Here is my guess: neither side needs an expert. Why? Consider repeated Illinois decisions on this topic. “The plaintiff argues that absent expert testimony on the correlation between vehicular damage and the plaintiff’s injuries, photographs of the parties’ damaged vehicles are inadmissible at the trial….” Illinois caselaw rejects the argument that expert testimony is always required before arguments about the forces involved in a collision may be admitted into evidence.
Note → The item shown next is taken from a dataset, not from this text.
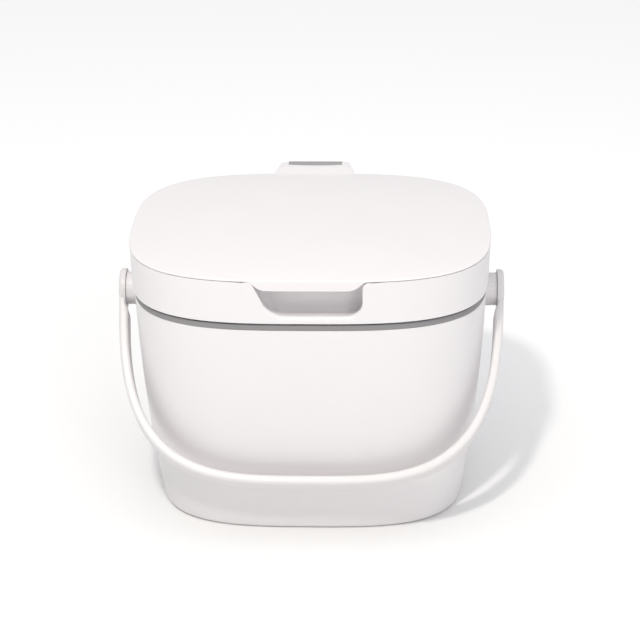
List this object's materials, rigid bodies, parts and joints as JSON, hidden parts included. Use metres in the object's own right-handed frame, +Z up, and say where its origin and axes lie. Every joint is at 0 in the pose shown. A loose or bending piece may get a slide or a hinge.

When the trial court makes a decision to admit pictures [of impact damage], it has to determine whether the photographs make the resulting injury to the plaintiff more or less probable. The court must determine whether the nature of the damage to the vehicles and the injury to the plaintiff are such that a lay person can readily assess their relationship, if any, without expert interpretation.
Ferro v. Griffiths refused “to adopt a rigid rule that proscribes the admission of pictures without an expert.” This is not the deciding factor. “The critical question in admitting these photographs is whether the jury can properly relate the vehicular damage depicted in the pictures to the injury without the aid of an expert. This is an evidentiary question that the, trial judge must resolve.” Ferro concluded the trial court did not err in admitting the damage photographs.
The pictures were introduced to show why minimal damage to plaintiff’s vehicle was relevant to the nature and extent of plaintiff’s injuries. Ferro testified that the impact to the van was “very heavy,” causing his body to move back and forth and hit the oxygen tank. Dr. Cusick testified that Ferro did not have any additional bruising to his chest after the accident. The photographs depicted the physical damage to both vehicles as a result of the accident. Under these facts, the trial judge could properly have found that the pictures, by themselves, were relevant to prove the matter at issue was more or less probable.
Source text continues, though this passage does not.